Sunday, June 11, 2017

Every Wet Thing



I arrive at the basement laundry room in my building. A young man is finishing up with the washers. Good timing. He'll unload his clothes and then I'll load in mine.

The young man has all of the washers stuffed to capacity. This is not surprising. Young men do tend to overfill machines.

The young man does not do what people usually do when the washers have stopped and someone else is waiting for them. He does not unload all of the machines into baskets, then fill the dryers quickly.

He approaches each washing machine one by one. He takes each item of clothing out of the washer. He painstakingly smooths every wet item. Then he carefully drapes each garment over the bar of the basket.

He does not unload the washers as quickly as possible in a giant heap the way I do.

He does not load the wet things into baskets and then smooth them one at a time. He does this standing at the washer.

When, and only when, one washer is empty, does he move on to the next washer. He repeats this pattern for all of the washers.

When he finally empties a washer, I wheel my cart over and load it up.

It is meditative watching him. I liken it to observing a spider building a web.

It is also infuriating.

I express no impatience until the end. He wedges himself into a corner to slowly unload his last machine, while subsequently blocking the machine he already unloaded. Enough.

Excuse me, I say in a polite but clipped fashion that means business. He moves a tiny bit out of the way. I load my clothes in.

Then he approaches the dryers. I see him taking the previously smoothed and draped wet garments and shake then, smooth them some more before putting each thing, including the socks, into the dryer one at a time.

His methodology has greater implications for me and possibly other residents. People who are quicker about unloading, loading and unloading keep it moving. Now I'll have to wait longer for dryers.

It gets me thinking deeply about the opportunity cost to him. The sheer amount of time spent on each individual garment means less time spent doing other, presumably more important things.

I watch this for a few seconds and then leave.

As I project myself into the future I imagine the trip out of the dryer for each garment. He will need to smooth each one. He will not unload all of the dryers and then do the smoothing, creasing and folding. He will smooth and drape each dry garment in front of each dryer. He will seem not to care that someone else is waiting.

I try to predict if I'll say something to the young man. I'm on a schedule. I don't have all day. I understand the unspoken rules of the laundry room.

A thought pops into my mind.

He can't help what he is doing. If I say something to him it could create enormous anxiety for him. For me, handling my garments less carefully is a comfortable thing. For him, it might be unbearable.

Later on, I go outside to run some errands. I see something that calls to me. Bare branches twist lyrically against an opaque white late afternoon sky. It looks like poetry.

I slip the iPhone out of my pocket and photograph the scene, this way and that. Once I'm sure I have it, I'm on my way.

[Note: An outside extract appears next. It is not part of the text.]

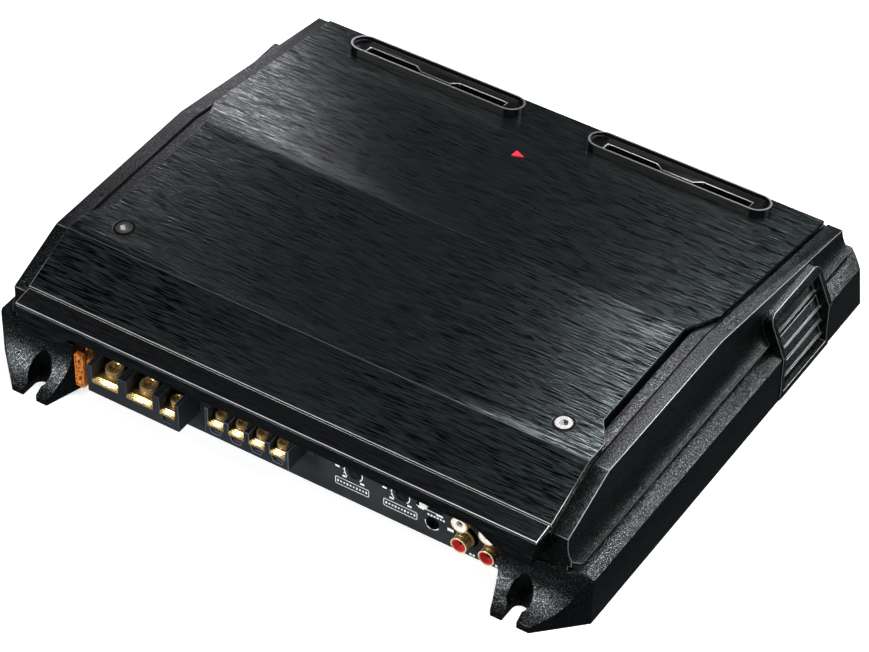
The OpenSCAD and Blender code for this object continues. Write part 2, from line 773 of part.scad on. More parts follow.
// ---------- controls ----------
module pot(x) {
    difference() {
        block([x - 5, -116.8, pcb_top], [x + 5, -106, knob_z + 5]);
        bar_y(x, knob_z, knob_shaft_r + run_gap, -118, -109);
    }
}
module knob(x) {
    difference() {
        union() {
            bar_y(x, knob_z, knob_r, panel_y + 0.3, panel_y + 2.2);
            bar_y(x, knob_z, knob_shaft_r, panel_y + 2, -110);
        }
        centred_block([x, panel_y + 0.3, knob_z], [knob_r * 1.5, 1.8, 0.9]);
    }
}
module crossover_pot() {
    color("royalblue") pot(crossover_x);
}
module crossover_knob() {
    color("black") knob(crossover_x);
}
module sensitivity_pot() {
    color("royalblue") pot(sensitivity_x);
}
module sensitivity_knob() {
    color("black") knob(sensitivity_x);
}
module switch_body() {
    color("dimgray") difference() {
        block([switch_x[0] - 1.5, panel_y + panel_t, switch_z - 4], [switch_x[1] + 1.5, -108, switch_z + 4]);
        block([switch_x[0] - 0.4, panel_y, switch_z - 3], [switch_x[1] + 0.4, panel_y + 4, switch_z + 3]);
    }
}
module switch_lever() {
    color("white") {
        centred_block([switch_rest_x, panel_y + 0.85, switch_z], [4, 3.3, 3.4]);
        centred_block([switch_rest_x, panel_y + 2.9, switch_z], [6.4, 1.2, 5.4]);
    }
}
module remote_jack() {
    color("black") difference() {
        union() {
            bar_y(remote_x, remote_z, 3.2, panel_y - 0.6, panel_y + panel_t + 0.2);
            block([remote_x - 4.5, panel_y + panel_t + 0.1, 6.3], [remote_x + 4.5, -105, 15]);
        }
        bar_y(remote_x, remote_z, remote_bore_r, panel_y - 1, panel_y - 0.6 + remote_len);
    }
}

// ---------- electronics ----------
module main_pcb() {
    color("darkgreen") difference() {
        block([-124, -104, pcb_z], [124, 108, pcb_top]);
        for (x = [-100, 0, 100], y = [-95, 98]) translate([x, y, 0]) cylinder(h = 20, r = 1.6);
    }
}
module pcb_standoffs() {
    color("silver") for (x = [-100, 0, 100], y = [-95, 98]) translate([x, y, 0]) {
        translate([0, 0, floor_z + floor_t]) cylinder(h = pcb_z - floor_z - floor_t, r = 3);
        translate([0, 0, pcb_top]) cylinder(h = 2, r = 2.8);
        translate([0, 0, pcb_z - eps]) cylinder(h = pcb_t + 2 * eps, r = 1.5);
    }
}
module toroid(x, y, r, core_r) {
    translate([x, y, pcb_top + core_r + 0.2]) rotate_extrude($fn = 96)
        translate([r, 0]) circle(r = core_r, $fn = 48);
}
module power_toroid() {
    color("peru") toroid(-50, 20, 17, 9);
}
module output_inductor() {
    color("goldenrod") toroid(40, 24, 12, 7);
}
module capacitors() {
    color("navy") {
        for (i = [0:4]) translate([-90 + i * 24, -48, pcb_top]) cylinder(h = 36, r = 9);
        for (i = [0:2]) translate([50 + i * 18, -50, pcb_top]) cylinder(h = 25, r = 6.5);
    }
}
module power_transistors() {
    color("black") for (s = [-1, 1], i = [0:5]) translate([s * (wall_x - wall_t - 2.4), -80 + i * 18, 0]) {
        centred_block([0, 0, 22], [4.6, 10, 16]);
        for (k = [-1, 0, 1]) centred_block([s * 0.6, k * 2.54, 10.8], [0.6, 0.9, 6.4]);
    }
}
module transistor_clamps() {
    color("silver") for (s = [-1, 1]) centred_block([s * (wall_x - wall_t - 5.4), -35, 24], [1.2, 106, 7]);
}
module fan_frame() {
    color("black") translate(fan_c) rotate([0, 90, 0]) difference() {
        cube([fan_w, fan_w, fan_t], center = true);
        cylinder(h = fan_t - 3, r = fan_bore_r, center = true);
        difference() {
            cylinder(h = fan_t + 2, r = fan_bore_r, center = true);
            translate([0, 0, -fan_t / 2 - 2]) linear_extrude(4) {
                circle(r = 7.5);
                for (a = [45, 135]) rotate(a) square([40, 2.4], center = true);
            }
        }
        translate([0, 0, -fan_t]) cylinder(h = 2 * fan_t, r = 1.55);
    }
}
module fan_rotor() {
    color("dimgray") translate(fan_c) rotate([0, 90, 0]) {
        translate([0, 0, -3]) cylinder(h = 7.4, r = 7.4);
        translate([0, 0, -fan_t / 2 + 0.2]) cylinder(h = 3, r = 1.5);
        for (i = [0:6]) rotate(i * 360 / 7) translate([11, 0, 0.6]) rotate([35, 0, 0])
            cube([9.6, 1, 8], center = true);
    }
}

bottom_plate();
heatsink();
connector_panel();
rear_panel();
left_side_rail();
right_side_rail();
left_side_seal();
right_side_seal();
left_end_cap();
right_end_cap();
top_plate();
terminal_cover();
front_trim();
front_fascia();
left_side_grille();
right_side_grille();
left_vent_bezel();
right_vent_bezel();
left_vent_insert();
right_vent_insert();
indicator_lens();
indicator_led();
cover_screws();
cover_screw_cups();
chassis_screws();
power_terminal_block();
power_clamp_plates();
battery_screw();
ground_screw();
remote_screw();
speaker_terminal_block();
speaker_clamp_plates();
speaker_screw_1();
speaker_screw_2();
speaker_screw_3();
speaker_screw_4();
fuse_holder();
fuse_body();
fuse_blades();
rca_housing();
rca_shells();
rca_white_rings();
rca_red_rings();
rca_contacts();
crossover_pot();
crossover_knob();
sensitivity_pot();
sensitivity_knob();
switch_body();
switch_lever();
remote_jack();
main_pcb();
pcb_standoffs();
power_toroid();
output_inductor();
capacitors();
power_transistors();
transistor_clamps();
fan_frame();
fan_rotor();
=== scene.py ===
"""A black car amplifier on a pale floor: finishes, fine detail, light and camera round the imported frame."""
import json
import math
import bmesh
import bpy
from mathutils import Matrix, Vector


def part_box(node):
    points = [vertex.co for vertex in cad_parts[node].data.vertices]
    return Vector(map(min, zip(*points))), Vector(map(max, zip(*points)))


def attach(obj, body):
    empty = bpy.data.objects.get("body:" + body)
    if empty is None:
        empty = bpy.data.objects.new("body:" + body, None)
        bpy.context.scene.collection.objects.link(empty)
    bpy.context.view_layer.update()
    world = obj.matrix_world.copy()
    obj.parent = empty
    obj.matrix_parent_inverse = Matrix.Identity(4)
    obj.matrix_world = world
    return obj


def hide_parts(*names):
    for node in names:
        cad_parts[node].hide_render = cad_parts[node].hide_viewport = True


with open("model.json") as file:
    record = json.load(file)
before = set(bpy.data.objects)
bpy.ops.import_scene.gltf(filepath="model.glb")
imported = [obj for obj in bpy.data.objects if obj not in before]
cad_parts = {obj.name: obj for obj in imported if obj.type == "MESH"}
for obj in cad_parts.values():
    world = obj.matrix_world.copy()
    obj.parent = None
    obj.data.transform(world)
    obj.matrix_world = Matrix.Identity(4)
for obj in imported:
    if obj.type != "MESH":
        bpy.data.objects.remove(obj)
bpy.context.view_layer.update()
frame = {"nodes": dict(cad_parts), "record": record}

MM = 0.001
nodes = frame["nodes"]

# Sizes in millimetres that more than one piece uses.
JACK_R = 4.15  # outer radius of a phono shell
COLLAR_Y = -120.7  # front face of the collar behind the phono shells
PRINT_Y = (-119.56, -119.45)  # front and back of the printed marks, just proud of the connector panel


# ---------------------------------------------------------------- materials
M = {}  # every material, by name


def new_material(name):
    """A material with only an output and a shader, filed under its name."""
    material = bpy.data.materials.new(name)
    material.use_nodes = True
    tree = material.node_tree
    tree.nodes.clear()
    out = tree.nodes.new("ShaderNodeOutputMaterial")
    shader = tree.nodes.new("ShaderNodeBsdfPrincipled")
    tree.links.new(shader.outputs["BSDF"], out.inputs["Surface"])
    M[name] = material
    return tree, shader


def set_inputs(shader, color, roughness, metallic=0.0, **sockets):
    """Plain values straight on the shader's own sockets."""
    shader.inputs["Base Color"].default_value = (*color, 1.0)
    shader.inputs["Roughness"].default_value = roughness
    shader.inputs["Metallic"].default_value = metallic
    for name, value in sockets.items():
        shader.inputs[name.replace("_", " ")].default_value = value


def mapped(tree, vector, scale):
    """A vector scaled along each axis."""
    mapping = tree.nodes.new("ShaderNodeMapping")
    mapping.inputs["Scale"].default_value = scale
    tree.links.new(vector, mapping.inputs["Vector"])
    return mapping.outputs["Vector"]


def place(tree):
    """Object coordinates, in metres."""
    return tree.nodes.new("ShaderNodeTexCoord").outputs["Object"]


def split(tree, vector):
    """A vector's X, Y and Z."""
    node = tree.nodes.new("ShaderNodeSeparateXYZ")
    tree.links.new(vector, node.inputs[0])
    return node.outputs


def noise(tree, vector, scale, detail=2.0, roughness=0.6):
    """A noise texture's value."""
    node = tree.nodes.new("ShaderNodeTexNoise")
    node.inputs["Scale"].default_value = scale
    node.inputs["Detail"].default_value = detail
    node.inputs["Roughness"].default_value = roughness
    tree.links.new(vector, node.inputs["Vector"])
    return node.outputs["Fac"]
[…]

That evening I scroll through the pictures and though I try to deny it, there's a fatal flaw in every single one. The camera depicts, more clearly than my eye could, an inelegant group of leaves marring an otherwise perfect scene. There's nothing to be done. I delete them.

I get up from the couch and commence the sorting and folding of the clean wash, which has spent most of the day jumbled and wrinkled, but no worse for wear in the laundry bag.